Which is a bit of red flag whether such iteration is practical
(either via bpf_loop or bpf_for).

- This behavior of bpf_find_vma() feels too much implementation detail.
find_vma will probably stay this way, since different parts of the kernel
rely on it, but exposing it like BPF_F_VMA_NEXT leaks implementation too much.

- Looking at task_vma_seq_get_next().. that's how vma iter should be done and
I don't think bpf prog can do it on its own.
Because with bpf_find_vma() the lock will drop at every step the problems
described at that large comment will be hit sooner or later.

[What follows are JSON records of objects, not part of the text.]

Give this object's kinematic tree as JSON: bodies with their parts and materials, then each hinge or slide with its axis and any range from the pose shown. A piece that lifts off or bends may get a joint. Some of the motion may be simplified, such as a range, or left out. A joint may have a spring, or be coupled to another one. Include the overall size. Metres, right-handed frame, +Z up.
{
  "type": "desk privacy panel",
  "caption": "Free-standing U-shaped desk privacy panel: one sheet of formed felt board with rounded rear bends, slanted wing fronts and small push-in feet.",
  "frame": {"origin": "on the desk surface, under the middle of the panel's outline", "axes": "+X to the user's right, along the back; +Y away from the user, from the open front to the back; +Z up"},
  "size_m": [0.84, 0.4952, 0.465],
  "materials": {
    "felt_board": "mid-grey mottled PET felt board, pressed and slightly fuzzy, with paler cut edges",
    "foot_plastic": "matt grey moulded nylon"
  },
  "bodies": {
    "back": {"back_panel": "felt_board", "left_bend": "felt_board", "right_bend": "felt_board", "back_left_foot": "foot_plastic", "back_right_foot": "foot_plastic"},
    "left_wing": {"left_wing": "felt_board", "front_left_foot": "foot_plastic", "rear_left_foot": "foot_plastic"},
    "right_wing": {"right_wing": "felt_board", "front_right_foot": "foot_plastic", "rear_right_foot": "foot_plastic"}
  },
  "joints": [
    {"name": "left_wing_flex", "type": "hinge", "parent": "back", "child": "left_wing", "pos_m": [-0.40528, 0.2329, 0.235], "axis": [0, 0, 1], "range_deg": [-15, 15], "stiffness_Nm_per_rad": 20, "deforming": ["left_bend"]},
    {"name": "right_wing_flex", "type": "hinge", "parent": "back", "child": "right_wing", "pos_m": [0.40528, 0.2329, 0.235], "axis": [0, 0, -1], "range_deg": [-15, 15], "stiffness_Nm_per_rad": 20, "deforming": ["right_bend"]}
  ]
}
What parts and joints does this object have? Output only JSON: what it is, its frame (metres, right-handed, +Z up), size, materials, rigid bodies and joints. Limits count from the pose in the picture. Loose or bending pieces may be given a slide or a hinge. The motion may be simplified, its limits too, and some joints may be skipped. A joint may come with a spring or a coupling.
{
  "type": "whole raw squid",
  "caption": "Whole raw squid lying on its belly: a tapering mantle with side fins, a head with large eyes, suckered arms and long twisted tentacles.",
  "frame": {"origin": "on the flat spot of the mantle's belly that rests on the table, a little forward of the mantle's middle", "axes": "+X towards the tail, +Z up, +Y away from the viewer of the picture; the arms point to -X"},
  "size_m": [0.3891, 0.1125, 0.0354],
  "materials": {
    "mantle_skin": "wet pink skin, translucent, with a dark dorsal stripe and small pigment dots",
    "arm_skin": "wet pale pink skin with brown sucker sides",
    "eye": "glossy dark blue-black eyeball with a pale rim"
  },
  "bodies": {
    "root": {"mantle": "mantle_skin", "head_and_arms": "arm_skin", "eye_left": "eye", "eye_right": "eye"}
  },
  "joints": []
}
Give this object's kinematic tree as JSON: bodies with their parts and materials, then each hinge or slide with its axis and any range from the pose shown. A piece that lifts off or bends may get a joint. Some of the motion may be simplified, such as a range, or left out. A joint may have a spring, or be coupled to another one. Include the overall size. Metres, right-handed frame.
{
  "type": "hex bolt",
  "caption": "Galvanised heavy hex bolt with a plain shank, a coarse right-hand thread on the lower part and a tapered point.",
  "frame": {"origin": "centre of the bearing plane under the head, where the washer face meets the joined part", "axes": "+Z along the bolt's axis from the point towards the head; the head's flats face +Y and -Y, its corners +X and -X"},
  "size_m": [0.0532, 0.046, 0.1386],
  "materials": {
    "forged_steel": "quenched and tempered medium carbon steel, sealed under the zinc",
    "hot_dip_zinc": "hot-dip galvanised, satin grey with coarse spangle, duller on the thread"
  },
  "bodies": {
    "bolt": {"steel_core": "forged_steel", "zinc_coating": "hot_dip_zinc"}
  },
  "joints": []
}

All concerns combined I feel we better provide a new kfunc that iterates vma
and drops the lock before invoking callback.
It can be much simpler than task_vma_seq_get_next() if we don't drop the lock.
Maybe it's ok.
Doing it open coded iterators style is likely better.
bpf_iter_vma_new() kfunc will do
bpf_mmap_unlock_get_irq_work+mmap_read_trylock
while bpf_iter_vma_destroy() will bpf_mmap_unlock_mm.

I'd try to do open-code-iter first. It's a good test for the iter infra.
bpf_iter_testmod_seq_new is an example of how to add a new iter.

Another issue with bpf_find_vma is .arg1_type = ARG_PTR_TO_BTF_ID.
It's not a trusted arg. We better move away from this legacy pointer.
bpf_iter_vma_new() should accept only trusted ptr to task_struct.
fwiw bpf_get_current_task_btf_proto has
.ret_type = RET_PTR_TO_BTF_ID_TRUSTED and it matters here.
The bpf prog might look like:
task = bpf_get_current_task_btf();
err = bpf_iter_vma_new(&it, task);
while ((vma = bpf_iter_vma_next(&it))) ...;
assuming lock is not dropped by _next.

The only concern here that doesn't seem reasonable to me is the
"too much implementation detail". I agree with the rest, though,
so will send a different series with new implementation and point
  to this discussion.

For reference, this is another use case for traversing
vma's in the bpf program reported from bcc mailing list:
  https://github.com/iovisor/bcc/pull/4679

The use case is for that the application may not have frame pointer
so bpf program will just scan stack's and find potential
user text region pointers and report them. This is similar
to what current arch (e.g., x86) code reporting crash stack.